As recently as seven days ago, Mr McConnell took to the Senate floor to say the pro-Trump “mob was fed lies” about supposed election fraud.

“They were provoked by the president and other powerful people, and they tried to use fear and violence to stop a specific proceeding of the first branch of the federal government which they did not like,” Mr McConnell said, alluding to the fact that Congress was in the middle of certifying Mr Biden’s electoral victory when rioters steamrolled the US Capitol Police and ransacked the legislature on 6 January.

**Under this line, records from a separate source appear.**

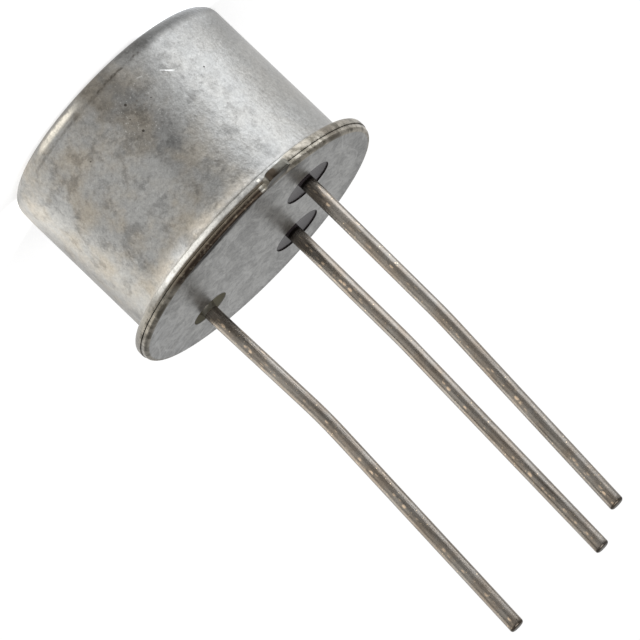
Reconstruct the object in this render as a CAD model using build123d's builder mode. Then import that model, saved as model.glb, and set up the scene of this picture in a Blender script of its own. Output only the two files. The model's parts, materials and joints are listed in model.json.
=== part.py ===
from build123d import *
from math import cos, radians, sin, tan
import os

# An NPN transistor in a round metal can with three wire leads, in millimetres.
# It stands on its head: the can's flat top lies on Z = 0, centred on the origin,
# and +Z runs up the axis, through the header, towards the tips of the leads.
# +X points from the axis to the emitter lead.

# ---- driving dimensions -------------------------------------------------------
# can, drawn from thin sheet
CAN_DIAMETER = 8.14
CAN_WALL = 0.25
CAN_TOP_RADIUS = 0.43  # outer radius between top and wall
CAN_FLANGE_WIDTH = 0.565  # beyond the wall
CAN_FLANGE_THICKNESS = 0.29
CAN_BEND_RADIUS = 0.30  # outer radius where the wall turns out into the flange
CAN_RIM_CHAMFER = 0.15
SEATING_HEIGHT = 6.12  # from the can's top to the header's underside

# header, one stamped disc with a raised platform inside the can
HEADER_SETBACK = 0.03  # of the header's rim inside the can's
HEADER_FLANGE_THICKNESS = 0.21
HEADER_RIM_CHAMFER = 0.12
PLATFORM_CLEARANCE = 0.17  # between the platform and the can's wall
PLATFORM_HEIGHT = 0.82
PLATFORM_CHAMFER = 0.12
SEAM_CHAMFER = 0.035  # edges of both flanges where they meet

# index tab on the header's rim
TAB_WIDTH = 0.80
TAB_LENGTH = 0.74  # beyond the can's flange
TAB_CORNER_RADIUS = 0.14
TAB_ROOT = 0.30  # its reach inwards from the header's rim
TAB_ANGLE = 43  # from the emitter lead

# leads, on one circle, the base lead a quarter turn from each of the others
LEAD_CIRCLE_DIAMETER = 5.08
LEAD_DIAMETER = 0.48
LEAD_LENGTH = 13.05  # outside the header
LEAD_TIP_CHAMFER = 0.04
POST_HEIGHT = 0.95  # of the emitter and base leads above the platform
EMITTER_ANGLE = 0
BASE_ANGLE = -90
COLLECTOR_ANGLE = 180

# how the leads sit and were bent in handling, all along one direction
LEAN_BEARING_ANGLE = 154.5  # that direction, about +Z from the emitter
LEAN_START_HEIGHT = 0.50  # where a lead first leans, above the header
LEAD_BEND_RADIUS = 18.0
EMITTER_SHIFT = 0.01  # off the lead circle, in the direction of the lean
EMITTER_KINK_HEIGHT = 5.60  # of the second, sharper bend, above the header
EMITTER_LEAN_ANGLE = 0.95  # from the axis, below and then above the kink
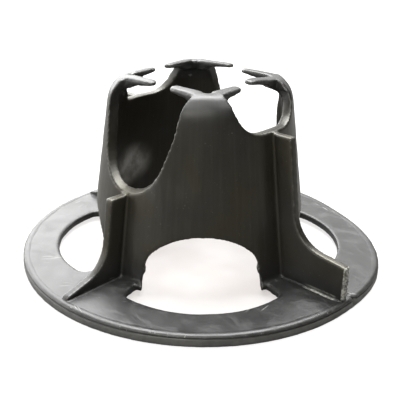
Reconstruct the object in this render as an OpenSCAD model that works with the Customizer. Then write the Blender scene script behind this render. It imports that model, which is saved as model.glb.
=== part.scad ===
// Two-height rebar chair, moulded in one piece.
// A windowed ring base carries a hollow tapered drum. Two bar channels cross at right angles in
// the crown, and snap fingers above each seat keep the bar from lifting out.
// The deep seats lie along Y and the shallow seats along X.

/* [Ring base] */
// Outer diameter of the ring
ring_d = 96; // [88:1:120]
// Thickness of the ring plate
plate_t = 2; // [1.6:0.1:2.8]
// Height of the rim that the ring stands on
rim_h = 3; // [2.8:0.1:4.5]
// Radial width of the rim
rim_w = 2; // [1.5:0.1:4]
// Radius of the rounded upper edge of the rim
rim_round = 0.8; // [0.3:0.1:1.2]
// Size of the small parting groove round the rim
rim_groove = 0.25; // [0.1:0.05:0.5]

/* [Drum] */
// Outer diameter of the drum where it meets the ring
drum_d = 59.2; // [56:0.2:64]
// Height of the crown above the ground
crown_z = 49.5; // [47:0.5:56]
// Draft of the drum wall in degrees
drum_draft = 8.1; // [5:0.1:9]
// Thickness of the drum wall
wall_t = 2.6; // [2:0.1:3.2]
// Outer radius of the rounded shoulder
shoulder_r = 8.4; // [7:0.2:9.6]
// Angle, up from level, at which the shoulder meets the flat crown
shoulder_angle = 55; // [50:1:64]
// Radius of the rounded corner inside the drum, under the shoulder
inner_r = 5; // [3:0.2:6]
// Thickness of the crown
crown_t = 2.4; // [1.8:0.1:2.8]
// Radius of the fillet round the foot of the drum
foot_fillet = 1; // [0.5:0.1:2]

/* [Bar seats] */
// Height of the deep seat, which is the smaller concrete cover
deep_seat_z = 25; // [20:0.5:30]
// Radius of the round bottom of the deep seat
deep_seat_r = 10.6; // [9:0.2:11.4]
// Width between the tabs across the deep seat
deep_open_w = 23.6; // [23:0.2:25]
// Height of the shallow seat, which is the larger concrete cover
shallow_seat_z = 40; // [37:0.5:41]
// Width between the tabs across the shallow seat
shallow_open_w = 20.8; // [19:0.2:22]
// Corner radius of the shallow seat
shallow_corner_r = 6.4; // [3:0.2:7]

/* [Snap fingers] */
// Width of a finger at its root
finger_root_w = 3.3; // [2.6:0.1:4]
// Width of a finger at its tip
finger_tip_w = 2.7; // [2:0.1:3.4]
// Thickness of a finger at its root
finger_root_t = 1.3; // [1:0.1:2]
// Thickness of a finger at its tip
finger_tip_t = 0.9; // [0.7:0.1:1.6]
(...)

Mr McConnell’s and other GOP senators’ votes to dismiss the impeachment trial does not necessarily spell doom for the House impeachment managers’ prosecution of Mr Trump.

Republican Senator Rob Portman of Ohio, who voted in favour of scrapping the trial on Tuesday, nevertheless indicated to NBC he was still open to convicting Mr Trump.

“I've not I've not made my mind up — I’m a juror,” Mr Portman said.

The nine House Democratic impeachment managers are hopeful that Mr McConnell and at least 16 other Republicans will dispense with their suspiciously grounded procedural complaints about the impeachment trial and conclude Mr Trump’s guilt is overwhelming, his actions too harmful to go unpunished.

“As the days go on, more and more evidence comes out about the president's involvement in the incitement of this insurrection, the incitement of this riot, and also his dereliction of duty once it was going on,” impeachment manager Joaquin Castro of Texas told NPR last weekend.

Untold quantities of digital ink were spilled at Mr Trump’s first Senate impeachment trial describing the tedium senators endured sitting through the arguments from both sides, not allowed to look at their phones or converse with one another.

If they’ll just sit still and listen, which dozens, including Mr McConnell, have promised to do, Mr Castro and his colleagues are bullish on the chances they can win over more than just the five Republicans who voted to move forward with the trial on Tuesday.

“Most of all, at the end of the day, what we need is for people to put country over person — in other words, over Donald Trump — and also country over party, Republican or Democrat,” Mr Castro said.